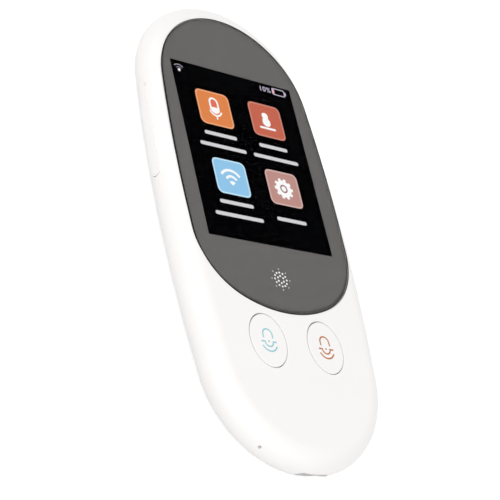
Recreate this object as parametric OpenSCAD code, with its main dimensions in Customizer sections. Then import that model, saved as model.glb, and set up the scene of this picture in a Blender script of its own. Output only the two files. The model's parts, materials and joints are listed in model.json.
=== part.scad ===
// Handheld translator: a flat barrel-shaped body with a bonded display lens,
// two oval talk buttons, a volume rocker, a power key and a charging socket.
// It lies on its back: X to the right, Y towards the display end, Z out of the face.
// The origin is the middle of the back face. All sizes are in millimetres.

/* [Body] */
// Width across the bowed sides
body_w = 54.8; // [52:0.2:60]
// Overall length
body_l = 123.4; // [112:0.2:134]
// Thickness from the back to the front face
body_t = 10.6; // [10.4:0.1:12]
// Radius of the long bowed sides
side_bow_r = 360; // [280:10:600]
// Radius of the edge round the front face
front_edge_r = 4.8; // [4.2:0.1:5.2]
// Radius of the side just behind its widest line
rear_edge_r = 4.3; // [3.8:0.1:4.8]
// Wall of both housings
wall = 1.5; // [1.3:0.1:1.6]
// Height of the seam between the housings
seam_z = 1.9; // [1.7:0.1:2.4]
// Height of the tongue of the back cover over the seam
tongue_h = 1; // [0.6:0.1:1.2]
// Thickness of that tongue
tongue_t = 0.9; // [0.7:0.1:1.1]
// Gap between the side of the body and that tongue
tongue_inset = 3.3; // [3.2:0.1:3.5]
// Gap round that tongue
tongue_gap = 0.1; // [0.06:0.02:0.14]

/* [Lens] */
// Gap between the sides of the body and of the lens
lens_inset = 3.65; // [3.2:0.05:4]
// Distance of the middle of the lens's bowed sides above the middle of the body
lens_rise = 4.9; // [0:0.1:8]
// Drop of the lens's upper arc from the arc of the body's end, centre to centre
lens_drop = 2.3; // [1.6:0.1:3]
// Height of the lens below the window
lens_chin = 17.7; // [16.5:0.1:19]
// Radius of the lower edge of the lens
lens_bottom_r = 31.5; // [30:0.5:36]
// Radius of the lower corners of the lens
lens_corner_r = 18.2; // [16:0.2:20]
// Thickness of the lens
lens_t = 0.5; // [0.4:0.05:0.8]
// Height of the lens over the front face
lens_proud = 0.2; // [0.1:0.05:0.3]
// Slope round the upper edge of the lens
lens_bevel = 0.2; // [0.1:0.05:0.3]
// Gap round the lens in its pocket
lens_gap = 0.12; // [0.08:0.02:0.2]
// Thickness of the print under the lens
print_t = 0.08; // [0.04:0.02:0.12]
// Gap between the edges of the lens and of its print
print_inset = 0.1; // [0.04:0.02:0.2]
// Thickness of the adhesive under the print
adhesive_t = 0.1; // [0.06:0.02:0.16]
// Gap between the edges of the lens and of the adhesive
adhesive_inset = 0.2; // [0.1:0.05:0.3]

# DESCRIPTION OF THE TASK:
Return exactly, please, the lines of the material from the first one down to and including the line where "are in millimetres." appears.

# FULL RESPONSE:
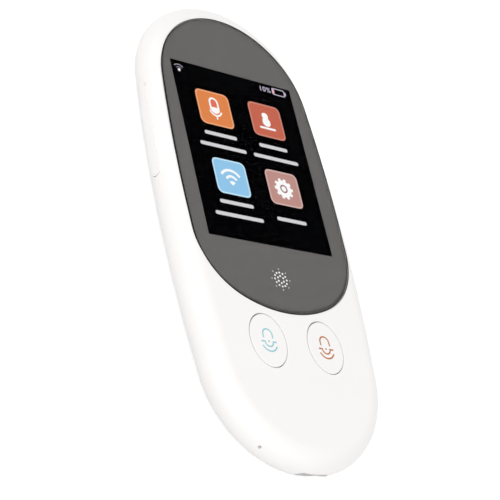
Recreate this object as parametric OpenSCAD code, with its main dimensions in Customizer sections. Then import that model, saved as model.glb, and set up the scene of this picture in a Blender script of its own. Output only the two files. The model's parts, materials and joints are listed in model.json.
=== part.scad ===
// Handheld translator: a flat barrel-shaped body with a bonded display lens,
// two oval talk buttons, a volume rocker, a power key and a charging socket.
// It lies on its back: X to the right, Y towards the display end, Z out of the face.
// The origin is the middle of the back face. All sizes are in millimetres.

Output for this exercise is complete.